Başka suçtan tutuklu olarak da buraya gelip memnuniyetle bunları söyleriz. Yine aynı iş, aynı avukatlık, aynı suçlama.
Şimdi, dosyanın geldiği durum ile ilgili benim bir talebim var. Avukatlarımız çok güzel ifade ettiler meseleyi ama ben onların ifadesinin sanıklar yönünden de nasıl göründüğünü size söylemek isterim. Şimdi ne yapacağız bu dosyada? Ne yapalım? Şöyle bir iş var; benim gördüğüm iki ana yol var.
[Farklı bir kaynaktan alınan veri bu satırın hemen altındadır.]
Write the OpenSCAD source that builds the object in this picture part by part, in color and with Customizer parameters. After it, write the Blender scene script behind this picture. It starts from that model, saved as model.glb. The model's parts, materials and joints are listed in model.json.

Ben her ikisine de sanık olarak razıyım. Sayın mahkeme bunlardan birisini tercih ettiğinde, sayın savcılık mütalaa yoluyla bunlardan birisine yönlendirdiğinde ben geri durmam, hiçbir meslektaşımın da geri duracağına inanmıyorum.
Yollardan birincisi şudur: Bu dosya çok ciddi iddialar barındırıyor. Kapsamlı, titiz bir analiz yapalım. Şimdi artık sorgular tamamlanmış sayılır. Meslektaşlarımın sorgu olarak söyleyeceği özel bir şey kalmadı. Yakalamalı sanık dışında mahkeme huzuruna çıkmamış olan sanık yok. Kendilerine sorguları sorulmamış olan sanık yok. Hepsi de “Bu aşamada bir şey söylemeyeceğiz. Devam etsin, ileriki aşamada uygun görürsek söyleriz.” dediler. Dolayısıyla aslında muhakeme usulü açısından bir aşamayı tamamladık. Sorguları tamamlamış olduk. İsteyen herkese sorgu verme fırsatı Sayın Mahkeme tarafından verildi. Onlar “Gerek gördüğümüzde söyleyeceğiz, şimdi söyleyeceğimiz hiçbir şey yok” dediler.
Şimdi delil değerlendirmesi aşamasına geçiyor isek eğer, çok değerli avukatlarım ifade ettiler, uzun bir celseye ihtiyaç var bir analiz yapacaksak ama zorluklar var sayın başkan. Sanıklar açısından tarif edeceğim zorlukları -avukatlar açısından olan kısmını- meslektaşlarım zaten anlatacaklardır.